□肖红
阳台上摆着两盆植物:一盆是我从潮州带来的澳大利亚松,跟着我八年多,是我回忆潮州岁月的念物,不管你打不打理它,它都是虬曲而生,郁郁葱葱;另一盆是朋友送的三角梅,一年四季,你只要给它一瓢水,它就还你花团锦簇。即使是十日半月浇一次,它也是萎靡之后,重新振作,再开一簇紫红,毫无嫌弃地点缀着我这单调的阳台,它不仅给我一种灿烂,也是对我的一种报恩。
搬家之初,阳台上还着实热闹过一阵,朋友们送来了各式各样的花草,争妍斗艳,花团似锦。但好景不长,有的花只能绽开一时,随后骨化形销,随岁月去了,像有些人的友情;有些花娇贵得很,必须精心呵护,常常打理。
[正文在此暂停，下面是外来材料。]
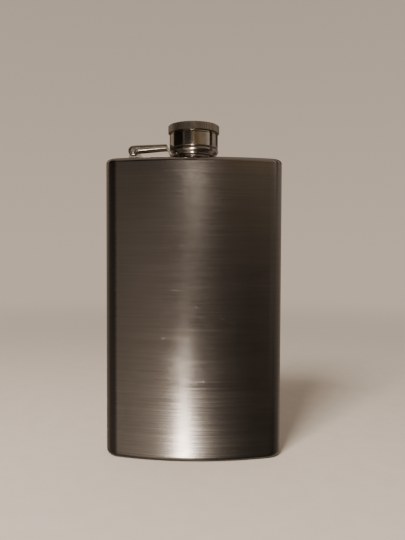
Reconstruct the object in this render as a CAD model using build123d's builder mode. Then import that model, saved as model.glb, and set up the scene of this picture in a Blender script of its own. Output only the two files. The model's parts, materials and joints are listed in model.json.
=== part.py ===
from build123d import *
import math
import os

os.makedirs("parts", exist_ok=True)

# Pocket flask with a captive screw cap. Millimetres. +Z up, front (convex) face towards -Y.
# Origin: centre of the plan outline, on the surface the flask stands on.

# Flask body
body_width = 94.0
body_height = 158.2
thickness = 20.0
front_radius = 150.0
back_radius = front_radius - thickness
corner_radius = 9.5
sheet = 0.6
base_band = 3.1
base_roll = 2.9
top_band = 2.4
top_roll = 2.2
seam_gap = 0.12

# Pressed plates that close the body at both ends
upstand_outer = sheet + 0.04
upstand_inner = sheet + 0.74
upstand_reach = 4.4
base_floor = 1.6
base_floor_inset = 3.6
base_upstand_top = 6.4
foot_recess = 0.8
foot_rim = 5.0
top_roof = 1.0
top_roof_inset = 2.9
top_upstand_depth = 6.0

# Screw cap
crown_radius = 13.4
crown_bottom = 171.0
crown_top = 175.25
barrel_radius = 12.65
barrel_bottom = 162.95
barrel_shoulder = 173.6
spigot_radius = 10.62
spigot_bore = 10.05
spigot_bottom = 159.5
shell_wall = 0.7
crown_dome_edge = 0.4
knurl_count = 84
knurl_size = 0.38

# Neck
neck_bore = 7.0
neck_spigot_radius = 8.5
neck_collar_radius = 9.3
neck_collar_top = 160.2
neck_root_radius = 8.2
neck_top = 168.3
liner_roof = 170.0
gasket_radius = 10.2
thread_pitch = 2.5

# Hinge
pivot_x = -31.4
pivot_z = 161.9
pin_radius = 1.0
pin_head_radius = 1.5
ear_gap = 2.2
ear_outer = 3.0
clip_gauge = 0.6
eye_radius = 2.75
arm_half_width = 4.1
arm_wall = 0.7
arm_start = -29.2
arm_end = -14.1
arm_crest = 165.4
arm_fall = 0.6
arm_depth_start = 3.3
arm_depth_end = 2.5
arm_top_round = 1.1
arm_foot_round = 0.6
ring_bore = 10.7
ring_radius = 12.9
ring_lip = 160.0
ring_bottom = 160.4
ring_top = 162.55
skirt_bore = 11.05
skirt_start = 75.0
skirt_turn = 210.0

# The plan outline runs from the front of the cap to the rear corners of the body.
corner_reach = math.sqrt((back_radius + corner_radius) ** 2 - (body_width / 2 - corner_radius) ** 2)
rear_depth = front_radius - corner_reach + corner_radius
front_y = -(rear_depth - (crown_radius - thickness / 2)) / 2
neck_y = front_y + thickness / 2
bend_centre_y = front_y + front_radius

neck_axis = Axis((0, neck_y, 0), (0, 0, 1))
middle_plane = Plane((0, neck_y, 0), x_dir=(1, 0, 0), z_dir=(0, -1, 0))

skirt_x = math.cos(math.radians(skirt_start))
skirt_y = math.sin(math.radians(skirt_start))
skirt_plane = Plane((0, neck_y, 0), x_dir=(skirt_x, skirt_y, 0), z_dir=(skirt_y, -skirt_x, 0))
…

而我生性粗疏,不善呵理,加之常常外出,就连浇水也是一周半月难有一次,久而久之,那些娇贵的花草,不得宠爱,自然夭折,纷纷含恨而终。
天竞物择,大浪淘沙,最后阳台上就仅存这两棵经得住怠慢、耐得住寂寞的澳大利亚松和三角梅。对我而言,那些雍容华贵、珍奇娇嫩的花草是不敢奢享的,消受不起。就算精心打理、百般呵护,如不懂她的习性,也会弄巧反拙,无济于事,最后花情两失,惆怅不已。而澳大利亚松和三角梅,出生贫瘠之地,经过风吹雨打。每日打理、精心呵爱也好,长期不理不睬、贱生贱养也罢,它都是郁郁葱葱,满脸春色,给它一瓢水,它定回你一片葱茏和灿烂!
当然,花草还是要用心打理的,否则,无异于山野的野花野草。昨天下午有闲,我拾掇了这两棵爱我的花草。没想到因过去干得少,树生手拙,加之这草木还挺有防护手段,三角梅枝上有刺,澳大利亚松本就是针叶树,叶如针刺,剪了几根冗枝,弄得我满手是血。看来任何有生命的东西都会有个性、有风骨、有爱憎。